Harvest Global Markets :

Given the financial uncertainty and strong labor market, the Federal Reserve (Fed) is adamant about bringing inflation to its target rate of 2% to ensure price stability and sustainable economic growth in the long run as per their macro-economic mandates. The Fed intends to lower the labor demand and economic growth by increasing its interest rate to combat the four-decade high inflation faced by the US economy. It can be ready to accept below-the-trend growth in the short run, rather than letting inflation take ground in the economy.

The unemployment rate has been observed at record lows, indicating a strong labor market which results in higher wages being offered to employees to fill the job vacancies. The central bank officials are certain that a slowing labor market will result in reduced wage growth, which has been accelerating at its fastest rate in decades and is currently fueling inflation. This is being rationalized by the Fed as an essential economic rebalancing. It has conceded that it might take time and increase unemployment in order to reduce inflation.

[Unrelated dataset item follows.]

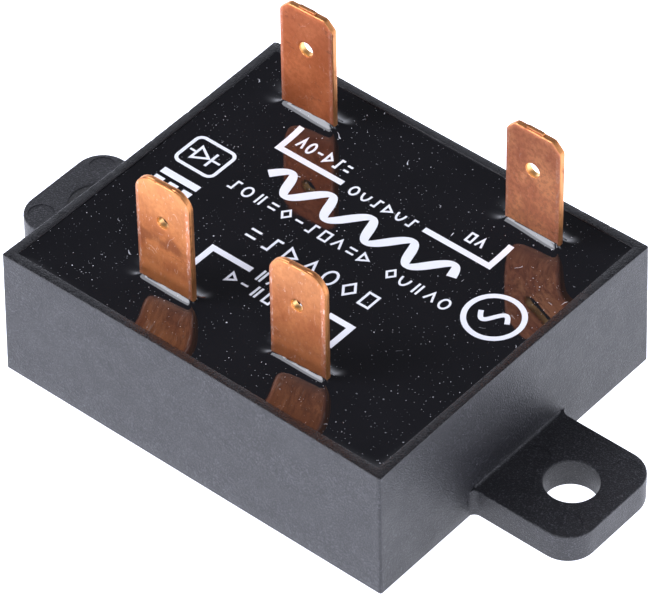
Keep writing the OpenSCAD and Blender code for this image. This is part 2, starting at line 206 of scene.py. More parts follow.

Aligned with this outlook, is the latest release of the Job Openings and Labor Turnover Survey by the US Bureau of Statistics which indicates a decline in the labor market, as job openings fell to 10.1 million in August, a 1.1 million decline from July with aggressive interest rate hikes. The Fed will commend such a decline, as it believes that the current rate of pay growth, which is roughly 6.5 percent per year according to some estimates, is unsustainable and a major contributor to inflation.

The increased borrowing costs for individuals and businesses might expect to slowdown the economic growth amid the soaring inflation. Contrary to this economic mandate is the raising concern of a recession a waiting the world’s largest economy.